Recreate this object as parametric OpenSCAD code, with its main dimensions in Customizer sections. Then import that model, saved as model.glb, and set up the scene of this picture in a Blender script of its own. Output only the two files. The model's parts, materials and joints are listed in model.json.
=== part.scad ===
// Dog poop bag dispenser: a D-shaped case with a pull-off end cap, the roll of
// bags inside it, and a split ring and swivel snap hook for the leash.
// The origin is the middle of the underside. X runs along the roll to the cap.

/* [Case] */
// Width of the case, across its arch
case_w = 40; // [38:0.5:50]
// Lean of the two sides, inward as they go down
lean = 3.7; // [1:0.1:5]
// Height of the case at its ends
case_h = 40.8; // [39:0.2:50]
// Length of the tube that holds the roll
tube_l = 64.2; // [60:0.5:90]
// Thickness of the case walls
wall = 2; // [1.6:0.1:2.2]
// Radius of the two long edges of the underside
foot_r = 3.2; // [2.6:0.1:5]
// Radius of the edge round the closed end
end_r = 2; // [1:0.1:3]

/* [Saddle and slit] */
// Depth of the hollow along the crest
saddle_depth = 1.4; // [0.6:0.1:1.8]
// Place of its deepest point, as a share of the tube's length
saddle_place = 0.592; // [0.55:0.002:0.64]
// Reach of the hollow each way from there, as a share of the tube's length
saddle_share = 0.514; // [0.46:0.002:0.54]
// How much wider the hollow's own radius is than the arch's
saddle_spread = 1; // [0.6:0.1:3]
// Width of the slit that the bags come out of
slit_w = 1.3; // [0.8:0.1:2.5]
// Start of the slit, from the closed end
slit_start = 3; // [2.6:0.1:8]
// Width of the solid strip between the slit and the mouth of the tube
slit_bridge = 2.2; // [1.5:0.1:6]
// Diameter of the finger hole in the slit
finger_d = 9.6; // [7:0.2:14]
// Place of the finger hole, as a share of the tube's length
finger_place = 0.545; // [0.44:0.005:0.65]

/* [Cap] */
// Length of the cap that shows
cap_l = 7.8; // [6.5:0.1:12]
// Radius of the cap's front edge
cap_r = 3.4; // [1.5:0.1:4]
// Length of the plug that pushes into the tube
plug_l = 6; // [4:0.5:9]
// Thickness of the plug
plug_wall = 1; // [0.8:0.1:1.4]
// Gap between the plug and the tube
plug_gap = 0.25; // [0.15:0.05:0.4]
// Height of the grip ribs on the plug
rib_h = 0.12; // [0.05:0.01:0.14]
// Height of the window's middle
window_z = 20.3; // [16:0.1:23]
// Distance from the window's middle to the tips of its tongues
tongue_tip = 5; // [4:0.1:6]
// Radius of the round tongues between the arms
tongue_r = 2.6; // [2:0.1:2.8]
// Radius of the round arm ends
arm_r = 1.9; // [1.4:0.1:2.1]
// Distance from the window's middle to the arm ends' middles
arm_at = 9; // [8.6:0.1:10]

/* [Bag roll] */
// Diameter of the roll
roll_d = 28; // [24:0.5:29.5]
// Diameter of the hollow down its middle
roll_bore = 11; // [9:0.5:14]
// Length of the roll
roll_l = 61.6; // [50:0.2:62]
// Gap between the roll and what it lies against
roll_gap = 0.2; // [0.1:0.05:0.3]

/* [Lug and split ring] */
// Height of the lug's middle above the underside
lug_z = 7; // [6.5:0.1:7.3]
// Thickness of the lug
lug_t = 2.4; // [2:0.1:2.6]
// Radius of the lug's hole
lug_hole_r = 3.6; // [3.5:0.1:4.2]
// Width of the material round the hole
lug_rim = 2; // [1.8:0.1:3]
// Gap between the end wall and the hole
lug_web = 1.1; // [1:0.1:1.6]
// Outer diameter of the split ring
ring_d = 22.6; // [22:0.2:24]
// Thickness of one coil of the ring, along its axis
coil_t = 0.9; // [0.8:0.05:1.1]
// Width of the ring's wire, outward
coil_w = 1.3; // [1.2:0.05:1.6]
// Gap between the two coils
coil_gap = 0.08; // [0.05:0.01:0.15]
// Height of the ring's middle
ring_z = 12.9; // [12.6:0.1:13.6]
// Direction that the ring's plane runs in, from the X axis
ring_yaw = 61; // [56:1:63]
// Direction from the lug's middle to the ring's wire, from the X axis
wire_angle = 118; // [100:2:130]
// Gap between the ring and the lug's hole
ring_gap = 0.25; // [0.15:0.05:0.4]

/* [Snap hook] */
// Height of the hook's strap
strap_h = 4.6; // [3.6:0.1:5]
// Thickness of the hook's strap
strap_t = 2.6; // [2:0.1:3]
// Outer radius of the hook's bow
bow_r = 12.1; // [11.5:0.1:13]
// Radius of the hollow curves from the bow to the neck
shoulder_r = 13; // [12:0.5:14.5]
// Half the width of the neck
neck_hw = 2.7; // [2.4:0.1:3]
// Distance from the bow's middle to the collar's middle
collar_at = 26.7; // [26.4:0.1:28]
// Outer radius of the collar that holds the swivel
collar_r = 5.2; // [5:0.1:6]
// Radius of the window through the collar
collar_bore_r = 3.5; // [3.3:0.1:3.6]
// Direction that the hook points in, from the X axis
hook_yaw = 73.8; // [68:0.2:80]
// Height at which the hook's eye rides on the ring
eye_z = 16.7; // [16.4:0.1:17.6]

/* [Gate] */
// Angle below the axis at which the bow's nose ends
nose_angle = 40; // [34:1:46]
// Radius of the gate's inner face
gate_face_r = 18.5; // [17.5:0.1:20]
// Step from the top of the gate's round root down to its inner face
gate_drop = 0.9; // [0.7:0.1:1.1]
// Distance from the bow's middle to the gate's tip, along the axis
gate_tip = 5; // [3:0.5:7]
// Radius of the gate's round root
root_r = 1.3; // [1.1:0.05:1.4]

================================

SET PROBLEM: From the listing above, pick out each line where the word "with" appears.

SOLVED PROBLEM:
Recreate this object as parametric OpenSCAD code, with its main dimensions in Customizer sections. Then import that model, saved as model.glb, and set up the scene of this picture in a Blender script of its own. Output only the two files. The model's parts, materials and joints are listed in model.json.
// Dog poop bag dispenser: a D-shaped case with a pull-off end cap, the roll of